-- START --

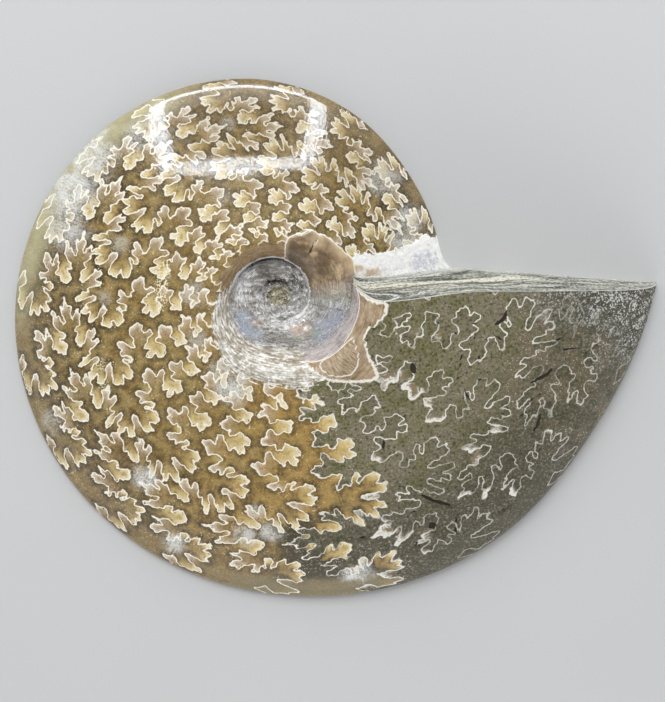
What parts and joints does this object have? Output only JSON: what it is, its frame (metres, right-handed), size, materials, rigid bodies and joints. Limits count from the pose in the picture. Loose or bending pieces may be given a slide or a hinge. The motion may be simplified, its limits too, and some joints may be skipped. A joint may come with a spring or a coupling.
{
  "type": "ammonite fossil half",
  "caption": "Polished ammonite fossil sawn in half through its middle plane, with a coiled rounded side, a sunk umbilicus, a flat aperture face and a flat sawn back to lie on.",
  "frame": {"origin": "under the middle of the bounding box, on the plane of the flat sawn back", "axes": "+Z out of the rounded side, away from the sawn back; +X along the longest extent, towards the tip of the aperture; +Y towards the top of the coil as it is shown upright"},
  "size_m": [0.1404, 0.1146, 0.0196],
  "materials": {
    "fossil": "polished golden calcite with cream suture lines, grey-green sandstone fill near the aperture and nacre in the umbilicus"
  },
  "bodies": {
    "root": {"ammonite_half": "fossil"}
  },
  "joints": []
}
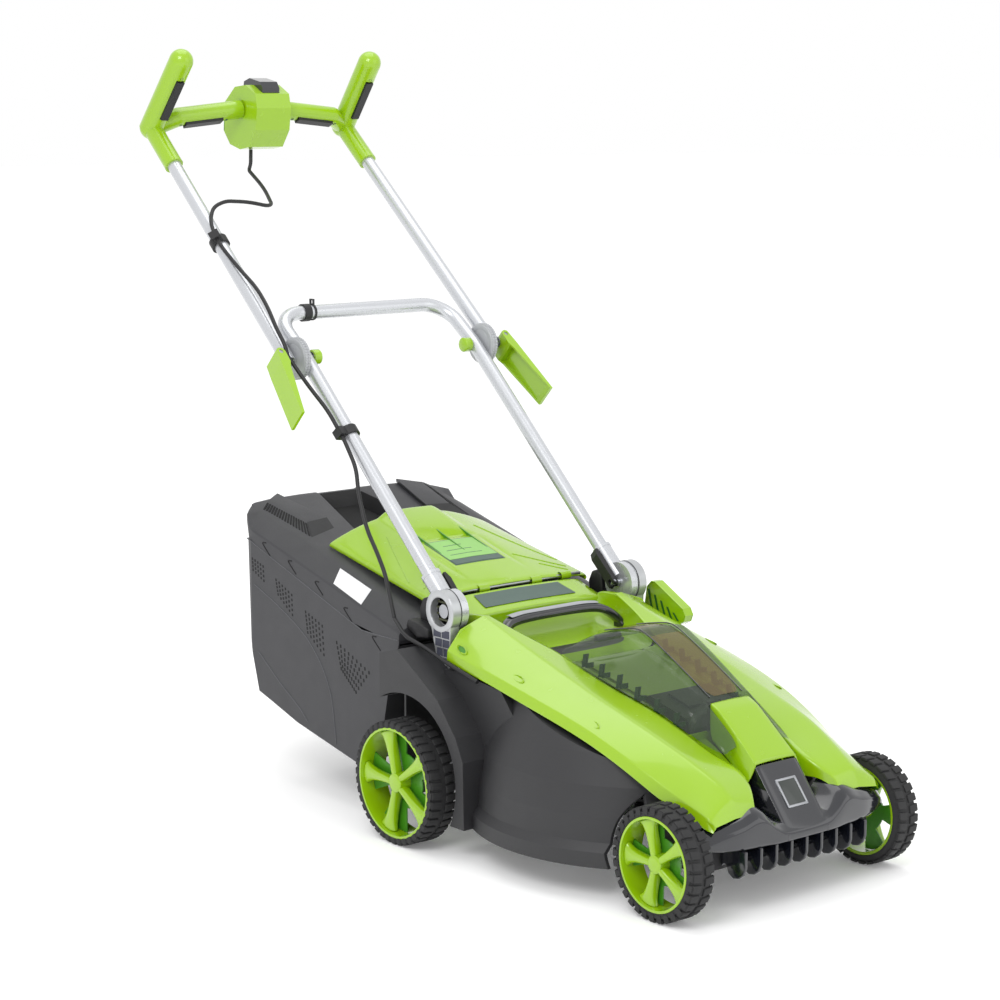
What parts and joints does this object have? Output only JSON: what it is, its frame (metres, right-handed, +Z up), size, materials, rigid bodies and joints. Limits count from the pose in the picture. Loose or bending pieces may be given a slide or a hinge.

-- END --

> _Written instruction_
Return each line of the data exactly as written above.

> _Exercise output_
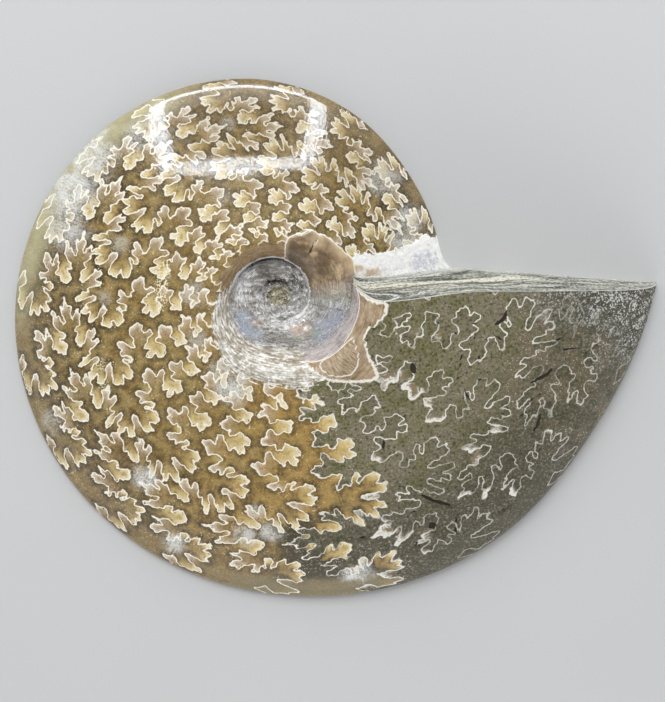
What parts and joints does this object have? Output only JSON: what it is, its frame (metres, right-handed), size, materials, rigid bodies and joints. Limits count from the pose in the picture. Loose or bending pieces may be given a slide or a hinge. The motion may be simplified, its limits too, and some joints may be skipped. A joint may come with a spring or a coupling.
{
  "type": "ammonite fossil half",
  "caption": "Polished ammonite fossil sawn in half through its middle plane, with a coiled rounded side, a sunk umbilicus, a flat aperture face and a flat sawn back to lie on.",
  "frame": {"origin": "under the middle of the bounding box, on the plane of the flat sawn back", "axes": "+Z out of the rounded side, away from the sawn back; +X along the longest extent, towards the tip of the aperture; +Y towards the top of the coil as it is shown upright"},
  "size_m": [0.1404, 0.1146, 0.0196],
  "materials": {
    "fossil": "polished golden calcite with cream suture lines, grey-green sandstone fill near the aperture and nacre in the umbilicus"
  },
  "bodies": {
    "root": {"ammonite_half": "fossil"}
  },
  "joints": []
}
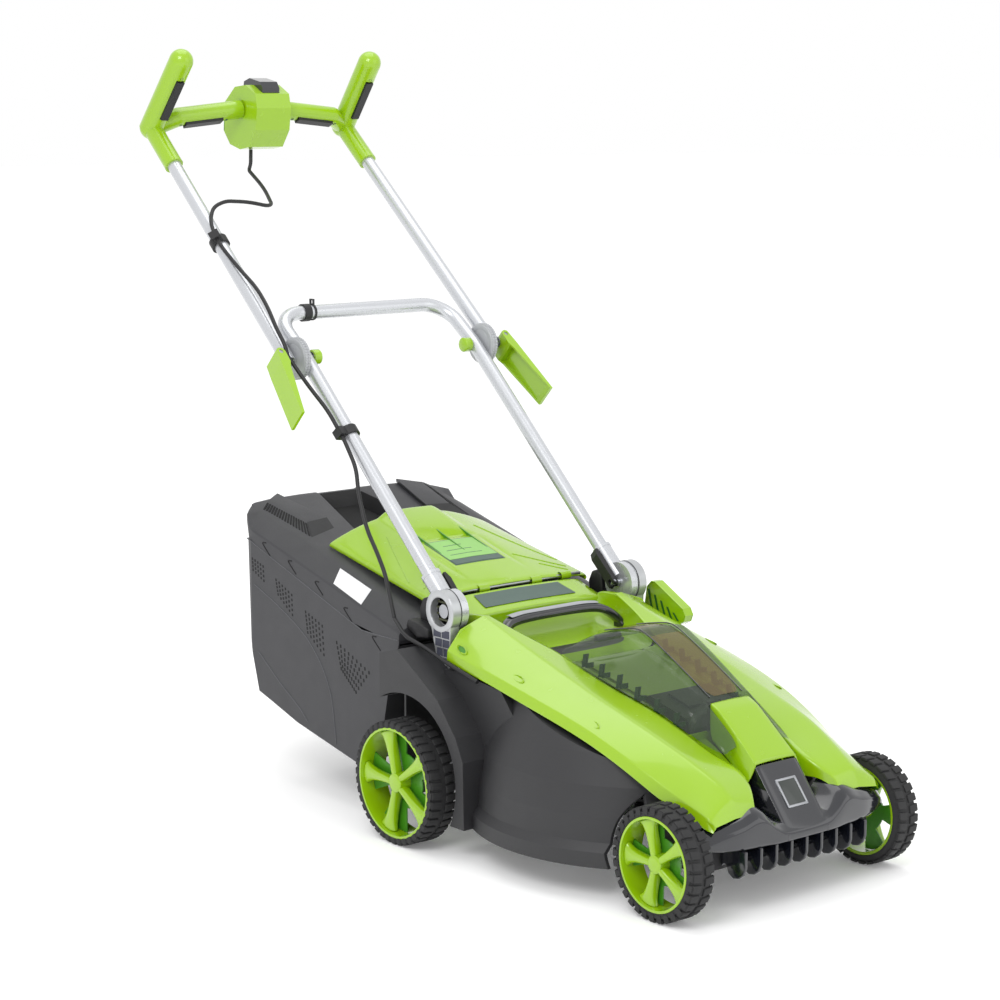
What parts and joints does this object have? Output only JSON: what it is, its frame (metres, right-handed, +Z up), size, materials, rigid bodies and joints. Limits count from the pose in the picture. Loose or bending pieces may be given a slide or a hinge.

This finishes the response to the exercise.